May we take this opportunity to wish all our readers a very happy and prosperous new year. 2008 promises to be a challenging year as we await significant changes to Capital Gains Tax and the taxation of certain partnerships and small companies.

The Government have delayed, yet again, the publication of the new legislation affecting capital gains taxation from 6 April 2008. We hope to be able to bring you up-to-date on this issue when we write our February 2008 newsletter.

On 31 January 2008 any balance of tax due for the year to 5 April 2007 becomes payable, together with the first payment on account for 2007-2008. If any clients are unsure of their liabilities please call.

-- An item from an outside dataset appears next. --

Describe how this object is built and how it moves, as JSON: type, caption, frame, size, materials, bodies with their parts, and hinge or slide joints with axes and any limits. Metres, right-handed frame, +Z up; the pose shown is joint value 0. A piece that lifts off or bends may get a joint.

This month we have included articles on two possible downsides to the drop in income tax basic rate on 6 April 2008; the new VAT invoicing rules from 1 January 2008; a reminder of ways in which tax losses can be utilised; and finally a reminder of the new advisory fuel rates for company cars, that also apply from 1 January 2008.



Self Assessment Payments
Neill Atkins wins IR35 case at Commissioners
Garbetts.com
Have you considered a pension deferral?
VAT invoicing changes from 1 October 2007
Changes to Fuel Rates from 1 January 2008
Is your company year end 31 March?
Reminder - Tax Enquiry Insurance
Have you seen our blog?
Income Tax - downsides to basic rate reduction
Tax Losses from Trading - how to make the most of them
Tax Diary January/February 2008

Self Assessment Payments
Don’t forget your final 2006/07 tax liability is due on 31 January (individual tax payers, including company directors), along with your first 2007/08 payment on account.
 
Interest runs on both amounts from 1 February, and there is a 5% surcharge on any 2006/07 tax unpaid by 28 February.
 
We will have told you how much to pay when your tax return was sent to you for signature – if you are unsure of the amounts to pay, please check the information given there before contacting us as our Tax Department is very busy in these last few weeks of the filing season.
 
You should receive, end of December / early January either a statement from HMRC showing the amount due – let us know if this differs to what we’ve told you – or a blank payslip / reminder for you enter the amount on. You can also pay online via HMRCs www site.
 
If you’ve received a self assessment reminder / black payslip, then either your return has yet to go in, or its only recently gone in. 
 
If you haven’t provided us with all the information we need for your return, or we’ve sent you your return and you haven’t signed it and returned it to us, please do so as soon as possible bearing in mind the deadline is looming – theres a £100 penalty on late personal returns, and for partnerships a penalty of £100 + £100 per partner.
 
When you sign and return your tax return to us, generally we only need back the page 10 and the internet filing authority – the main return is for you to keep on your files.
 
Payments on account for 2007/08 – due equally on 31 January 2008 and 31 July 2008 – are automatically calculated based on your 2006/07 liability, although they are not due if your 2006/07 liability was small or mostly paid at source. If you have payments on account due for 2007/08 but you think you’re 2007/08 income is going to be significantly less than 2006/07 then please contact your account manager at Garbetts to discuss a possible reduction on your payment on account.
 
If you are stuck, please get in touch – but please bear in mind this is a busy period for us, so e-mail contact is probably best.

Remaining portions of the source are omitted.